Bureaucracy is killing innovation in Australia: Joost Bakker
Innovator and designer Joost Bakker has taken shots at Australia’s bureaucratic system, stating he believes that it is destroying innovation in Australia.
In a series of impassioned Facebook posts, trans-disciplinary creative Bakker – called “the poster boy of zero-waste living” by The New York Times – states that he will withdraw from his boundary-pushing work due to an inability to get projects off the ground.
“Over the last 10 years dozens of projects haven’t been realised,” he writes. “I don’t blame any individual person for any of my projects not getting up, because what I’ve discovered is that it’s not individuals that kill projects but it’s the system. Australia has never employed more people in so many layers and institutions. And anyone that I know who’s innovative is saying exactly the same thing.”
He detailed numerous commercial projects he has designed and coached close to completion, only to be derailed at the last moment by overly stringent regulations. “I feel people need to know how hard it is,” he writes.
In 2015, Mr Bakker’s cafe, Brothl, a zero-waste cafe, was evicted by the City of Melbourne over an argument over the cafe’s composter.
Another curbed project was an urban rooftop farm in Collins Street, Melbourne. Designed to be able to “grow 10+ tonnes of tomatoes, 14+ tonnes of cucumbers, five different species of fish, insects, greens, natives” and had a collaboration with Cool Australia enabling kids to engage with it, was quashed at a council vote. Why? “It was just 2.4 metres above the 40-metre height rule.”
The most recent blow for Mr Bakker was the cancellation of LAB, his project at Eastland as part of a multimillion dollar redevelopment. Mr Bakker claims that the shopping centre’s owners, QIC, asked Bakker to design a “a game changing building”.
LAB was to be, again, a zero-waste commercial development, with 18 shops and 30 retailers – including a bakery, food stores, fashion, furniture and a completely zero-waste restaurant with celebrity chef, Matt Stone, on board.
A spokesperson from QIC would not confirm whether it was regulations that killed the project as they “don’t consider it appropriate to reveal specific detail about our arrangements with our partners”.
FAB9 chief executive, innovator Hans Chang, agrees with Bakker that regulations are killing innovation. “It’s ridiculous,” he said. “For a nation with a small population, the rules and legislations are simply over-kill.”
Mr Chang has spent the last few years establishing FAB9, a Makerspace – a membership-based workspace that houses high-end prototyping and manufacturing equipment – in the heritage-listed former Lonely Planet building in Footscray.

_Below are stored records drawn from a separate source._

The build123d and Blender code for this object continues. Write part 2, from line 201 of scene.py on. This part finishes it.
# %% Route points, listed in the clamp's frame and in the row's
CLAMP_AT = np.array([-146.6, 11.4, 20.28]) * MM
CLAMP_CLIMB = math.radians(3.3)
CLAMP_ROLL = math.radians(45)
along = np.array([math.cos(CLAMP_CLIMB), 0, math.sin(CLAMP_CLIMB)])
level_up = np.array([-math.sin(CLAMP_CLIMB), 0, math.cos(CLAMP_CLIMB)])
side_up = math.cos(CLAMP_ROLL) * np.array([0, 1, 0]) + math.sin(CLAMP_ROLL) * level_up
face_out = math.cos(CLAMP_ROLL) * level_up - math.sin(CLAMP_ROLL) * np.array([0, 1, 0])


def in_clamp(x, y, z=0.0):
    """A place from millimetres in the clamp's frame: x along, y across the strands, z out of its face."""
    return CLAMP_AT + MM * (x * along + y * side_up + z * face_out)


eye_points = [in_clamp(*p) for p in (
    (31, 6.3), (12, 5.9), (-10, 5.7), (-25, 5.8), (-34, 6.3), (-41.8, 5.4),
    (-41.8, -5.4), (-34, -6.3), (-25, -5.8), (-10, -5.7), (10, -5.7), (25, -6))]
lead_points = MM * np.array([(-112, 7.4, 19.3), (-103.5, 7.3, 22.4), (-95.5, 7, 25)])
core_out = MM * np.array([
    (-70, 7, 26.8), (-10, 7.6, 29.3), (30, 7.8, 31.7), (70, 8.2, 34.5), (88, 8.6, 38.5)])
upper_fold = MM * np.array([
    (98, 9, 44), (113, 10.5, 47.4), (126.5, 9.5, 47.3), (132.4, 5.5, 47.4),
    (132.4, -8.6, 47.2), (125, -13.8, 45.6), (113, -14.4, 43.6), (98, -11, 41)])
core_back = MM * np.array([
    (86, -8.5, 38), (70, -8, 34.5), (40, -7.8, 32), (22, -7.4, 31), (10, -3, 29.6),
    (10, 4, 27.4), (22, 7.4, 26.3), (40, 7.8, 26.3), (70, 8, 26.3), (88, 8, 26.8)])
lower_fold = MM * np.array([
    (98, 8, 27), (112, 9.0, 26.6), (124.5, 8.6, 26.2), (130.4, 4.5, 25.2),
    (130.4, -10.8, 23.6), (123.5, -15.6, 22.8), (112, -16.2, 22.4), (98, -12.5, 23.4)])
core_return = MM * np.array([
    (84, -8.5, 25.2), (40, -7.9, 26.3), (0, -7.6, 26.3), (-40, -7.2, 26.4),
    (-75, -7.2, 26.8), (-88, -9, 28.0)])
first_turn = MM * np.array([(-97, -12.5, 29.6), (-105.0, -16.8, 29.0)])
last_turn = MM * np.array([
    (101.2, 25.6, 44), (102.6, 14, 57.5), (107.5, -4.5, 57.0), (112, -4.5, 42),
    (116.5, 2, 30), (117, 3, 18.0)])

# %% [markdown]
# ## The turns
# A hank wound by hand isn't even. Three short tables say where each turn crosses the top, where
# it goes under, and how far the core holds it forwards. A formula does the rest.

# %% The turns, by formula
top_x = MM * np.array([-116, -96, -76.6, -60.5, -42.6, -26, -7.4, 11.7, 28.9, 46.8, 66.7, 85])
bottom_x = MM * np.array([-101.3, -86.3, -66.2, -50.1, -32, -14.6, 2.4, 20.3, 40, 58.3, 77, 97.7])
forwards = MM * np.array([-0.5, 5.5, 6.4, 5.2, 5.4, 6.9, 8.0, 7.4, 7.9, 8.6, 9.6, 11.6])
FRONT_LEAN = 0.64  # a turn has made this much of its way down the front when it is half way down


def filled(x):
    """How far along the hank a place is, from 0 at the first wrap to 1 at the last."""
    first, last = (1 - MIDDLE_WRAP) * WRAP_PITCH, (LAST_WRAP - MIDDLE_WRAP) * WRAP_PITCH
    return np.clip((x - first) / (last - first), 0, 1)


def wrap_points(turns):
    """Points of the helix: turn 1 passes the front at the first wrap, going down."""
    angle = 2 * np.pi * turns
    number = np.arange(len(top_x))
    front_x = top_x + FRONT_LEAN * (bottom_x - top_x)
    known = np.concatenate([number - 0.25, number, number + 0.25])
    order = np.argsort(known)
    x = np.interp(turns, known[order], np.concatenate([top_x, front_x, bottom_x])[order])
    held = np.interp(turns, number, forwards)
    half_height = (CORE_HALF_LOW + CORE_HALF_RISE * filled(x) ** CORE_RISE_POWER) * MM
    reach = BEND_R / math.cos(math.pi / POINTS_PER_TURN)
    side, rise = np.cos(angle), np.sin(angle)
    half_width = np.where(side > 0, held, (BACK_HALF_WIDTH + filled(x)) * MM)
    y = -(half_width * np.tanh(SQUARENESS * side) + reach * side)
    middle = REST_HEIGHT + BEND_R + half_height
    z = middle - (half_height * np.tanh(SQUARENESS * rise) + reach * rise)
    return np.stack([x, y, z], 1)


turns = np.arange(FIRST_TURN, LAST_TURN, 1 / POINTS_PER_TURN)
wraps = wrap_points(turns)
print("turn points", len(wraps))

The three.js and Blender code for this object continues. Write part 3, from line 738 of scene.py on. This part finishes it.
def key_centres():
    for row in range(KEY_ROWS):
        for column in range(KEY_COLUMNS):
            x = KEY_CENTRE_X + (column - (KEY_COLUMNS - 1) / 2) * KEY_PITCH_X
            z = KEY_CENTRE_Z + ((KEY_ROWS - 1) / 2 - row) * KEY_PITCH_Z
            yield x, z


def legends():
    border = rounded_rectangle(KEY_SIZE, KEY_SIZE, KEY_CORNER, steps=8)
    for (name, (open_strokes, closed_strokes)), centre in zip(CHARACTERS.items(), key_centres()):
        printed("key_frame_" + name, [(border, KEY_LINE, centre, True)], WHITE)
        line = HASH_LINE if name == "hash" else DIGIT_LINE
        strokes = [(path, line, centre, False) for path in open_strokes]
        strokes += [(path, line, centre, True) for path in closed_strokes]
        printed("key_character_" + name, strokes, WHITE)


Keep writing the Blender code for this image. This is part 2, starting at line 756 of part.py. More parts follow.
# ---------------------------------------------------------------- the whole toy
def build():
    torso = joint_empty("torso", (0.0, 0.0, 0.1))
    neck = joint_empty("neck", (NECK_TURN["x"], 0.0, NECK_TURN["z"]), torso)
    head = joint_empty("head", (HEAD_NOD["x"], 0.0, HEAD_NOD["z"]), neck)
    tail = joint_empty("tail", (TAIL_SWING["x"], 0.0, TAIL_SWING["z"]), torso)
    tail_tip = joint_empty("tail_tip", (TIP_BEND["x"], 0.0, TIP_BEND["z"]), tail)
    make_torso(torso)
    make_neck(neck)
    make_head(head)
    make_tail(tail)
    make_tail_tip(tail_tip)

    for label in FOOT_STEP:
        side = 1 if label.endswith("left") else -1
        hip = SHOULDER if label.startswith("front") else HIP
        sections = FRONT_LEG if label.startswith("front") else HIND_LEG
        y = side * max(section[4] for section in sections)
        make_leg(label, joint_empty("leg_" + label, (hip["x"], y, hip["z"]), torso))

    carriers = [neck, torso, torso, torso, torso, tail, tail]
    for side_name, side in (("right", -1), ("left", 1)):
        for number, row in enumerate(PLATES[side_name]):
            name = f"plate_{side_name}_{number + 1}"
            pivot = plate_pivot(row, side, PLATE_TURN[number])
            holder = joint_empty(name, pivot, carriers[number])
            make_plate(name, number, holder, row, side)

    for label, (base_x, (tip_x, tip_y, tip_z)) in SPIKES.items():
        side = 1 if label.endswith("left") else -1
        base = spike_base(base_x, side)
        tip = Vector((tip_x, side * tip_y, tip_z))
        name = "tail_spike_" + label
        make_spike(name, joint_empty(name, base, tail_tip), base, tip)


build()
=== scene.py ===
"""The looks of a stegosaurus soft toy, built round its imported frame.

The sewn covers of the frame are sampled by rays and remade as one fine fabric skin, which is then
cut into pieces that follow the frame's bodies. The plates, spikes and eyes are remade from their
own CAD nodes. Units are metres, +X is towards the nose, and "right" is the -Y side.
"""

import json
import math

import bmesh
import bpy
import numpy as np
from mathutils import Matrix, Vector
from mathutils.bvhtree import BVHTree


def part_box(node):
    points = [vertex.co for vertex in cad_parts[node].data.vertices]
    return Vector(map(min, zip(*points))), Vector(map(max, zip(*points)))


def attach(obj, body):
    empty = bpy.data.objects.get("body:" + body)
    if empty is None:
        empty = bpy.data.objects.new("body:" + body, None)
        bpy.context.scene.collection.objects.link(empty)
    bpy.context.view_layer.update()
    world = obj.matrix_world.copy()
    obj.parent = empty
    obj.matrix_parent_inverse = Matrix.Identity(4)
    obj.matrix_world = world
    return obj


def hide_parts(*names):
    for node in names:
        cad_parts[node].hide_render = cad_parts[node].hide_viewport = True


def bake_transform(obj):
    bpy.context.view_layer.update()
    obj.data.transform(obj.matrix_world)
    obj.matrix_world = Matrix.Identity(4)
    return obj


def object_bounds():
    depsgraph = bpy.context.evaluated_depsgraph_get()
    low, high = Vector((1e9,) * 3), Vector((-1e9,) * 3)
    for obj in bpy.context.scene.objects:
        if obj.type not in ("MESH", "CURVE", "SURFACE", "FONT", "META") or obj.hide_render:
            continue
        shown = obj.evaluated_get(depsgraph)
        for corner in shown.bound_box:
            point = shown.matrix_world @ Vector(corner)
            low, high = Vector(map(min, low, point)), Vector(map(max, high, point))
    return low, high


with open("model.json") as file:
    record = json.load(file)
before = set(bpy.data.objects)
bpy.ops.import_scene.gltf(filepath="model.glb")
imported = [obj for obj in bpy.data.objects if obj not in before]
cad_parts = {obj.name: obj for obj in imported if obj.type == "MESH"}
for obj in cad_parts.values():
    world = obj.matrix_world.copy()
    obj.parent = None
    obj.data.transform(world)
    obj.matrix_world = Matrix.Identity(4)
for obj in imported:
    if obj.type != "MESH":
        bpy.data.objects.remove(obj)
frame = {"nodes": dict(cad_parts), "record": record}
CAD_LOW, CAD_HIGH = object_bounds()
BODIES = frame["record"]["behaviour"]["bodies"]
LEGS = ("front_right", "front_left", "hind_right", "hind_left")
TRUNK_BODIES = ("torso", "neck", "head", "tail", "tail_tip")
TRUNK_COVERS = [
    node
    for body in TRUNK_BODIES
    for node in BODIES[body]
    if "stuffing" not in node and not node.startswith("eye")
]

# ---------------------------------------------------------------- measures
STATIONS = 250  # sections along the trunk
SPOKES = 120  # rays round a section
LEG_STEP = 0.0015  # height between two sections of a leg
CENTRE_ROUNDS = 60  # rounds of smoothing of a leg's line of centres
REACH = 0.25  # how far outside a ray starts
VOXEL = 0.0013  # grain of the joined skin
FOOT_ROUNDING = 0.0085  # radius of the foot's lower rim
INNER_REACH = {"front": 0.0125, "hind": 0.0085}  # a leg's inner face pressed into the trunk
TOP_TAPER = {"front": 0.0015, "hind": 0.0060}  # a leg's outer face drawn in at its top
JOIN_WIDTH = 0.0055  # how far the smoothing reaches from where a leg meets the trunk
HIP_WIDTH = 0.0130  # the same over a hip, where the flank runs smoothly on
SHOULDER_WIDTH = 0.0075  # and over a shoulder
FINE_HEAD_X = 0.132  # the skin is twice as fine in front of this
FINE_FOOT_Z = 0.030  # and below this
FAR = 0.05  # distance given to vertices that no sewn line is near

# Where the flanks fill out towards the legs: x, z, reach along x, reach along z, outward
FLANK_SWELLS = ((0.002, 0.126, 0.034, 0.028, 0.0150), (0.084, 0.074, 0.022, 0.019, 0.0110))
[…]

Mr Chang believes that barely anyone understands all the regulations – even architects – which leads to a whole industry of people employed to simply get people to understand the regulations.
“Everything needs a permit,” he said. “There are different kinds of permits – planning permit, building permit, heritage permit – and they are all governed by different bodies of governments.”
Mr Chang believes that this bureaucracy is in part due to Australia’s inherent conservatism, and that our focus on mitigating “the downside” instead of “improving the upside”, means that we will fail, as a nation, to prosper in innovation. “Technologies have advanced significantly, there are better ways to mitigate the risks than lengthy paperwork submissions.”
Mr Bakker, whose posts sparked a flurry of support, couldn’t be reached for comment. Commercial Real Estate understands that he has become so disillusioned that he has withdrawn from his work. “I’ve decided to leave the solving of the world’s problems to the countless consultants, advisers and bureaucrats,” he writes.
“Malcolm Turnbull asked me ‘how can we help people like you innovate?’ Well, to me, the answer’s simple: get out of the way.”
A spokesman for Federal Minister for Small and Family Business, the Workplace and Deregulation Craig Laundy, said the states were mainly responsible for property legislation, that the Turnbull Government “understands excessive regulation stifles innovation” and that they “have put $300 million on the table to incentivise the states to reduce regulatory burdens”.